Concepedia

TLDR

The frontier regions of Malaysian Borneo and Outer Island Indonesia have rapidly converted former forests and fallows into oil palm plantations, facing shared challenges of labor, land delivery, legitimacy, and contestation while differing in governance and policy frameworks. The study argues that analogous policy narratives have shaped how landholders are engaged in oil palm expansion in both Malaysia and Indonesia. By shifting from state‑led to neoliberal agricultural governance, these narratives have redefined the frontier and facilitated the wholesale conversion of landscapes into oil palm.
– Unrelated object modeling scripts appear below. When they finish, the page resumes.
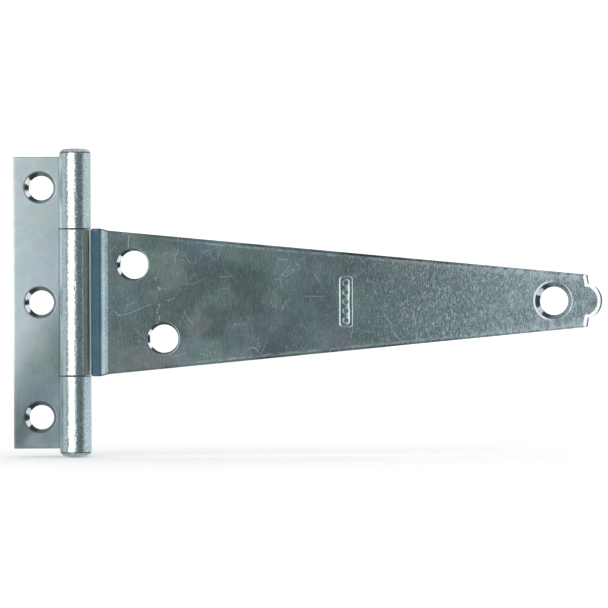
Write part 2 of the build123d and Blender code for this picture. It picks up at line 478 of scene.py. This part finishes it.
# --- marks that the plated pieces share -------------------------------------------------------------
def dragged_marks():
    """Short thin marks that run one way. Length and Width are in millimetres, Turn in radians."""
    group, given, result = new_group(
        "dragged_marks",
        {"Place": "NodeSocketVector", "Turn": "NodeSocketFloat", "Length": "NodeSocketFloat",
         "Width": "NodeSocketFloat", "Sway": "NodeSocketFloat", "Threshold": "NodeSocketFloat"},
        {"Mask": "NodeSocketFloat"})
    wave = add_node(group, "ShaderNodeTexNoise", {"Vector": given["Place"], "Scale": 0.11, "Detail": 1.0})
    offset = vector_calc(group, "SUBTRACT", wave.outputs["Color"], (0.5, 0.5, 0.5))
    offset = add_node(group, "ShaderNodeVectorMath", {0: offset, "Scale": given["Sway"]}, operation="SCALE")
    bent = vector_calc(group, "ADD", given["Place"], offset.outputs[0])
    turned = add_node(group, "ShaderNodeVectorRotate", {"Vector": bent, "Angle": given["Turn"]},
                      rotation_type="Y_AXIS").outputs[0]
    size = add_node(group, "ShaderNodeCombineXYZ", {"X": given["Width"], "Y": given["Width"],
                                                    "Z": given["Length"]}).outputs[0]
    stretched = vector_calc(group, "DIVIDE", turned, size)
    lines = noise(group, stretched, 1.0, 1.5)
    high = calc(group, "ADD", given["Threshold"], 0.06)
    group.links.new(soft_step(group, lines, given["Threshold"], high), result["Mask"])
    return group


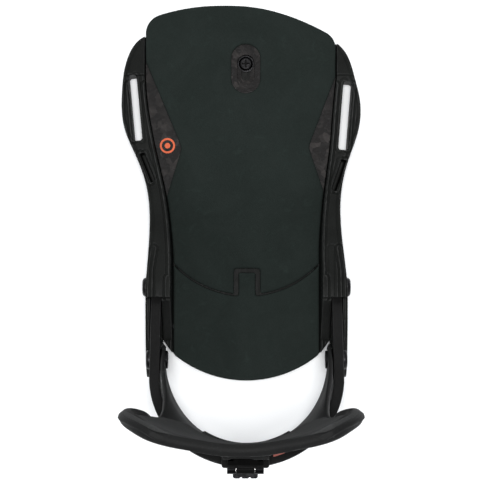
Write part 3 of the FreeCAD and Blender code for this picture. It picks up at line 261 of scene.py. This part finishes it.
def print_ink(name, colour):
    """Pad-printed ink: thin, slightly broken and matte."""
    p = Paint(name, Specular_IOR_Level=0.3)
    gaps = p.noise(1900.0, 3.0, 0.7)
    body = p.mix(p.spread(gaps, 0.55, 0.72, 0.0, 0.6), colour, tuple(c * 0.3 for c in colour))
    p.drive("Base Color", body)
    p.drive("Roughness", p.spread(gaps, 0.3, 0.7, 0.45, 0.7))
    p.drive("Normal", p.bump(gaps, 0.02 * MM))
    return p.material


MATERIALS = {
    "base_plastic": plastic("base_plastic", grey(0.0052, 0, 0.08), grey(0.0085, 0, 0.08), 0.5,
                            Specular_IOR_Level=0.055),
    "hoop_plastic": plastic("hoop_plastic", grey(0.0048), grey(0.0085), 0.46, Specular_IOR_Level=0.06),
    "highback_plastic": speckled("highback_plastic", grey(0.0078, -0.01, 0.01), grey(0.055), 0.6),
    "liner_foam": foam("liner_foam", grey(0.027, -0.01, 0.01), grey(0.037, -0.01, 0.01)),
    "dark_foam": foam("dark_foam", grey(0.0042, -0.1, 0.1), grey(0.0065, -0.1, 0.1)),
    "footbed_foam": foam("footbed_foam", (0.0098, 0.0140, 0.0124), (0.0128, 0.0178, 0.0160)),
    "ramp_composite": forged_composite("ramp_composite"),
    "bushing_rubber": foam("bushing_rubber", grey(0.02), grey(0.03), pore=0.8 * MM, roughness=0.75),
    "rail_metal": metal("rail_metal", (0.08, 0.081, 0.085), 0.36, brush=(1.0, 0.03, 1.0)),
    "housing_metal": metal("housing_metal", (0.16, 0.16, 0.165), 0.42, brush=(0.03, 1.0, 1.0)),
    "screw_steel": metal("screw_steel", (0.009, 0.009, 0.0095), 0.45, wear_and_highlight=0.05),
    "bolt_steel": metal("bolt_steel", (0.018, 0.018, 0.019), 0.42, wear_and_highlight=0.16),
    "pin_steel": metal("pin_steel", (0.52, 0.51, 0.5), 0.24, brush=(0.05, 1.0, 1.0), wear_and_highlight=0.2),
    # Its lighter edges are mostly a painted highlight on the frame's rims, partly wear.
    "adjuster_plastic": plastic("adjuster_plastic", grey(0.002), grey(0.0035), 0.5, grain=0.3 * MM,
                                wear_and_highlight=0.35, Specular_IOR_Level=0.03),
    "rack_plastic": plastic("rack_plastic", grey(0.0012), grey(0.002), 0.6, grain=0.3 * MM,
                            edge_radius=0.2 * MM, Specular_IOR_Level=0.015),
    "lever_metal": metal("lever_metal", (0.005, 0.005, 0.0053), 0.42, brush=(1.0, 1.0, 0.05), wear_and_highlight=0.12),
    "accent_orange": print_ink("accent_orange", (0.55, 0.085, 0.02)),
    "grip_rubber": foam("grip_rubber", grey(0.01), grey(0.016), pore=0.6 * MM, roughness=0.7),
}
SLOT_OF_NODE = {part["node"]: part["material_slot"] for part in frame["record"]["subparts"]}


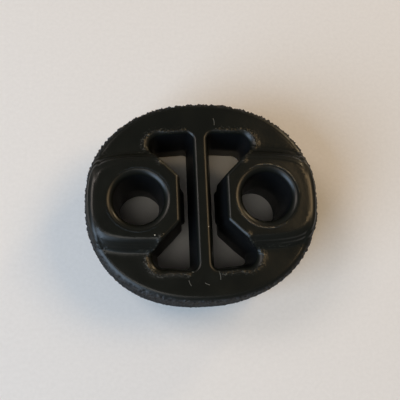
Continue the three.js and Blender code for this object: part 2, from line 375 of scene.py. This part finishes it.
def grid_faces(rows, columns, first, outside):
    """Quads between the rows and columns of a grid, numbered from first."""
    low = first + np.arange((rows - 1) * columns).reshape(rows - 1, columns)
    after = np.roll(low, -1, 1)
    quad = [low, after, after + columns, low + columns]
    if not outside:
        quad.reverse()
    return np.stack(quad, -1).reshape(-1, 4)


def inside_polygon(points, polygon):
    """Whether each point is in a polygon, by counting the edges that cross to its right."""
    ax, ay = polygon.T
    bx, by = np.roll(polygon, -1, 0).T
    px, py = points[:, 0, None], points[:, 1, None]
    spans = (ay > py) != (by > py)
    cut = ax + (py - ay) * (bx - ax) / np.where(by == ay, 1, by - ay)
    return ((spans & (px < cut)).sum(1) % 2) == 1


def nearest_gap(points, loop):
    """Distance from each point to the nearest of a loop's points."""
    return np.sqrt(((points[:, None] - loop[None]) ** 2).sum(-1).min(1))


def rough_crust(skin):
    """The skin's grid with its crust, and how rough each point is: lumps of two sizes stand
    off the smooth side, patchy by soft swells, and fade out towards the ring's edge."""
    rows, columns = skin.shape[:2]
    share = np.abs(np.arange(rows) - (rows - 1) / 2) / ((rows - 1) / 2)
    rough = (1 - smooth(0.79, 0.88, share))[:, None]
    tall = skin * [1, 1, 0.6]
    crust = 0.62 * lumps(tall, skin_pitch, 3) + 0.38 * lumps(tall, skin_pitch / 2.1, 5)
    patchy = 0.5 + 0.5 * swells(skin, 6, 11) + 0.008 * skin[..., 1]
    relief = (crust - 0.5) * patchy * rough * skin_depth
    corner = np.array([ring_length / 2, ring_width / 2, boss_top])
    crusted = np.clip(skin + grid_normals(skin) * relief[..., None], -corner, corner)
    return crusted, np.repeat(rough, columns, 1)


def face_net(loops):
    """Points over a face, inside the outer rim and clear of the openings: a net of staggered
    columns, and the boss's own contours in its place where the flank climbs."""
    across, along = np.meshgrid(np.arange(-31, 31, net_pitch), np.arange(-27, 27, net_pitch))
    along = along + np.where(np.arange(across.shape[1]) % 2, net_pitch / 2, 0)
    net = np.column_stack([across.ravel(), along.ravel()])
    angle = np.linspace(0, 2 * np.pi, 200, endpoint=False)
    contours = []
    for level in (0.14, 0.19, 0.24, 0.31, 0.4, 0.5, 0.6, 0.7, 0.8, 0.9, 1.0):
        reach = boss_reach(angle, level)
        contours.append(np.column_stack([bore_x + reach * np.cos(angle),
                                         reach * np.sin(angle)]))
    contours = np.concatenate(contours)
    on_right = net * np.where(net[:, :1] < 0, -1, 1)
    net = net[nearest_gap(on_right, contours) >= 0.45]
    net = np.concatenate([net, contours, -contours])
    net = net[inside_polygon(net, loops[0])]
    for loop in loops[1:]:
        net = net[~inside_polygon(net, loop)]
    for loop in loops:
        net = net[nearest_gap(net, loop) > 0.3]
    return net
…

The result is the obscuring of indigenous agriculture and land tenure, the reservation of customary land for state use, and the framing of smallholders as marginal and backward relative to modern estate agriculture.

Abstract

Over recent decades a structural transformation has affected agriculture in the frontier areas of Malaysian Borneo and Outer Island Indonesia with the rapid conversion of agricultural lands, fallows, and formerly forested areas into oil palm. These frontiers have similar positions in the international political economy of oil palm and have complementary resource endowments. In both cases, state planners face the common challenges of finding a disciplined labour force, delivering land for estate development, maintaining local legitimacy, and dealing with local contestation. Yet there are significant differences in systems of governance and policy frameworks regarding land, shifting capacity of state actors to facilitate the transformation of these agrarian frontiers, and changing degrees of local, national and international contestation. Considering the generic and the specific elements at play in each case, this paper argues that analogous policy narratives have shaped the ways in which landholders have been engaged in the process of oil palm expansion in Malaysia and Indonesia. In both cases, with the shift from state‐led to neoliberal governance approaches to agricultural development, the ‘frontier’ has been created and transformed through policy narratives that facilitate the conversion of whole landscapes into oil palm. This has been achieved by obscuring indigenous forms of agriculture and land tenure, while creating reserves of available ‘state’ or ‘idle’ customary land, and counterpoising smallholder ‘marginality’ and ‘backwardness’ to the modernity of contemporary estate agriculture.